Your goal
Can you quote, word for word, every line from the first line of the records below through the line containing "import Module from", and nothing else?

Entries taken from a collection
__________
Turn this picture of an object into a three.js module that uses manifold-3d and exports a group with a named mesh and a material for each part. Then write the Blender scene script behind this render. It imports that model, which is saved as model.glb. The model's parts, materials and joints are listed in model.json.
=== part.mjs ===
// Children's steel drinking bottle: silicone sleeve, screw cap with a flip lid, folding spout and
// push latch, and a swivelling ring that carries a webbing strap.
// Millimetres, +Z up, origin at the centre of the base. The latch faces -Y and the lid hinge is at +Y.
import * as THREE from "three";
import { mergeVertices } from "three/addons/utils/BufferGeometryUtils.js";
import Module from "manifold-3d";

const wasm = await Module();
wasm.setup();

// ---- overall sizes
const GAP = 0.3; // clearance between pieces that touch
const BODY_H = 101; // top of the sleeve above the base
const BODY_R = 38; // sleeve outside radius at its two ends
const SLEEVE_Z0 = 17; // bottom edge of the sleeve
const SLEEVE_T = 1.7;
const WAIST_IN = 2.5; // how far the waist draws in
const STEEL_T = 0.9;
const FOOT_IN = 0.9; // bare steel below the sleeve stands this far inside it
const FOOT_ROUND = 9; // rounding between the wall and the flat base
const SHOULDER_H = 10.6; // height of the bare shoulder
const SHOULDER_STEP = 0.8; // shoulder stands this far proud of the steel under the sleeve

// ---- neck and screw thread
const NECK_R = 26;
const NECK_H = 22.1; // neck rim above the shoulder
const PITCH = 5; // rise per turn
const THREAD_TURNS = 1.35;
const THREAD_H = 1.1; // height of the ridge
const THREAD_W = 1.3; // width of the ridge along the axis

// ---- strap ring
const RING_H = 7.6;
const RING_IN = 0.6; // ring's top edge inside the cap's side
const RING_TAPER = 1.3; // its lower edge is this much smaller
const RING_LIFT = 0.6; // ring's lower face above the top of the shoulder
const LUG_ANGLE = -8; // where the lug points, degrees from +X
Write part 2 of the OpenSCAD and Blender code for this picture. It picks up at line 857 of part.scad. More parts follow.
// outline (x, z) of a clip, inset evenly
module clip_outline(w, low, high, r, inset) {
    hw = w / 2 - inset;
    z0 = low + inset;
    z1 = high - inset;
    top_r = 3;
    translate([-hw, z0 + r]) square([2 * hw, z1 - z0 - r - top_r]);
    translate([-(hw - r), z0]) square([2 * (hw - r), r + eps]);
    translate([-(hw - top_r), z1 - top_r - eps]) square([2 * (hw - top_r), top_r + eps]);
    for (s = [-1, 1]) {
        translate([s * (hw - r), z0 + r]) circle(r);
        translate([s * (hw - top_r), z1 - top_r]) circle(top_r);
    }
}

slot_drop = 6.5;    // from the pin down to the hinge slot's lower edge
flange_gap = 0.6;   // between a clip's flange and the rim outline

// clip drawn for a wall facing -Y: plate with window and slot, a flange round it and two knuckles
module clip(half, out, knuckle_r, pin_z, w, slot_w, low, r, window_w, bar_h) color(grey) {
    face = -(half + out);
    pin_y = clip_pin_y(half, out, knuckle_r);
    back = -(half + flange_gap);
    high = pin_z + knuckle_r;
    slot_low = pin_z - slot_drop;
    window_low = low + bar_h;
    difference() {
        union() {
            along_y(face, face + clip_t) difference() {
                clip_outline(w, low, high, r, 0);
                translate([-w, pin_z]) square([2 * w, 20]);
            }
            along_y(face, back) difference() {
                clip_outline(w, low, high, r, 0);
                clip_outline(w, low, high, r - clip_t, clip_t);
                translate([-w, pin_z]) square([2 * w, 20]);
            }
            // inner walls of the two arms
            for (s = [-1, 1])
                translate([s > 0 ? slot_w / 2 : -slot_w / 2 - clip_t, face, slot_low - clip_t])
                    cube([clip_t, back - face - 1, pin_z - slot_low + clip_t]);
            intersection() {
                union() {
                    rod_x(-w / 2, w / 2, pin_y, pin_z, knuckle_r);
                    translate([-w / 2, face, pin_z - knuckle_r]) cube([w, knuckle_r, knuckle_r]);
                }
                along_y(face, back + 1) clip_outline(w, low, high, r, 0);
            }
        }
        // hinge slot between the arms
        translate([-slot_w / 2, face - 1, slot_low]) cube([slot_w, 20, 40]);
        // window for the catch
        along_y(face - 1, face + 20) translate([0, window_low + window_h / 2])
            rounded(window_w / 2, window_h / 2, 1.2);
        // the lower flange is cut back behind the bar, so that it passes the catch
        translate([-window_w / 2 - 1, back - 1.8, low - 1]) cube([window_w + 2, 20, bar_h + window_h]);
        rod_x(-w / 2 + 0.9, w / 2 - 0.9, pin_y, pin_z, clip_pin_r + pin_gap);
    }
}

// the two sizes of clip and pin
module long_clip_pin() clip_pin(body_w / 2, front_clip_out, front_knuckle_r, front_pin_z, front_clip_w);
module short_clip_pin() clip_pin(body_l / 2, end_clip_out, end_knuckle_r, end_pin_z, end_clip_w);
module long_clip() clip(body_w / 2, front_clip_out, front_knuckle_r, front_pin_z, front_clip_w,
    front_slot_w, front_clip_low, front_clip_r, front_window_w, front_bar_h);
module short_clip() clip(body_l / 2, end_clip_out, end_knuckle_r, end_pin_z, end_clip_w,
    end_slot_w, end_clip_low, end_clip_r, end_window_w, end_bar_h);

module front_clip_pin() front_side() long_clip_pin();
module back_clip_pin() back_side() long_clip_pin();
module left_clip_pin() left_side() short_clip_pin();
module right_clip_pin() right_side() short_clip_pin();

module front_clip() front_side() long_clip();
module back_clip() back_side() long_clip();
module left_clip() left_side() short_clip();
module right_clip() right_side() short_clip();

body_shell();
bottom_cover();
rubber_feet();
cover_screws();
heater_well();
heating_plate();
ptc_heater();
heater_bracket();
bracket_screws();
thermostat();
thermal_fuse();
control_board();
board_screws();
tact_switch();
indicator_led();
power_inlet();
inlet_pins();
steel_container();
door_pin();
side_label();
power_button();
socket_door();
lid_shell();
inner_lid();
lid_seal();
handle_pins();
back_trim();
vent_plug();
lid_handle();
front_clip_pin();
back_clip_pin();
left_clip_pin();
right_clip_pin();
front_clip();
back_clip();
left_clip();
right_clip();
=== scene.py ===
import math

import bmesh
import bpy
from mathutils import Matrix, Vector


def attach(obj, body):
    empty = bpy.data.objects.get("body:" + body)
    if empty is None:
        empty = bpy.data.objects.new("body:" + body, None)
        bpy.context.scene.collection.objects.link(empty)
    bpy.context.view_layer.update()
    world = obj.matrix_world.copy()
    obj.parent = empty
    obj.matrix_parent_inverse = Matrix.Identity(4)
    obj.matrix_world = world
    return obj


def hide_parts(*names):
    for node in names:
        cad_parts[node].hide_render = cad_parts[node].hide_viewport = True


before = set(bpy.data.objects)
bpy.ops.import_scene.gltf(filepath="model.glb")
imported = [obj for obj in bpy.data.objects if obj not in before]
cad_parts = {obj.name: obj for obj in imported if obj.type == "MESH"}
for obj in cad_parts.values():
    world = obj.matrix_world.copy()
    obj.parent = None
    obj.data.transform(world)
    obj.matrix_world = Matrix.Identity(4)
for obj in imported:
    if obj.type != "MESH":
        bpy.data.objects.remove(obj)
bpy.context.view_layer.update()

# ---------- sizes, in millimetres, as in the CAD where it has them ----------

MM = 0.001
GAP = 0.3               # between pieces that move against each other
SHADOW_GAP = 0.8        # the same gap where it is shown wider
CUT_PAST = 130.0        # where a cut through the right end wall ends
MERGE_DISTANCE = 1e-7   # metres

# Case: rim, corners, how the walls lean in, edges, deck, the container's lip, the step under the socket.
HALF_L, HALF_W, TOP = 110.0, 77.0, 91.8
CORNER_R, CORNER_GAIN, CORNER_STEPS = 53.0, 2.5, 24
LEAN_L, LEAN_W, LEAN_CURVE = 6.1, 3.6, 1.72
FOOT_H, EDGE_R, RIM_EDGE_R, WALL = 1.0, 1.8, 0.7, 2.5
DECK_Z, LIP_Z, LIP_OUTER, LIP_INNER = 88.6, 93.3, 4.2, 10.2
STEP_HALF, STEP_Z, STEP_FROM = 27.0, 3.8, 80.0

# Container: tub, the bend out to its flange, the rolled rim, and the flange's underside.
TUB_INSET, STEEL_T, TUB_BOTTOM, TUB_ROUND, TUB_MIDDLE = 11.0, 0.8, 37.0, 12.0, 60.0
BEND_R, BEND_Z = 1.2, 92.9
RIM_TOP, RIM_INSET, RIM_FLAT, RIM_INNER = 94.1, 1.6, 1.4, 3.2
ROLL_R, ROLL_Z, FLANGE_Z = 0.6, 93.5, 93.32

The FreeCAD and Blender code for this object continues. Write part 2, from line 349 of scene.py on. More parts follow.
__________
Exercise result
Turn this picture of an object into a three.js module that uses manifold-3d and exports a group with a named mesh and a material for each part. Then write the Blender scene script behind this render. It imports that model, which is saved as model.glb. The model's parts, materials and joints are listed in model.json.
=== part.mjs ===
// Children's steel drinking bottle: silicone sleeve, screw cap with a flip lid, folding spout and
// push latch, and a swivelling ring that carries a webbing strap.
// Millimetres, +Z up, origin at the centre of the base. The latch faces -Y and the lid hinge is at +Y.
import * as THREE from "three";
import { mergeVertices } from "three/addons/utils/BufferGeometryUtils.js";
import Module from "manifold-3d";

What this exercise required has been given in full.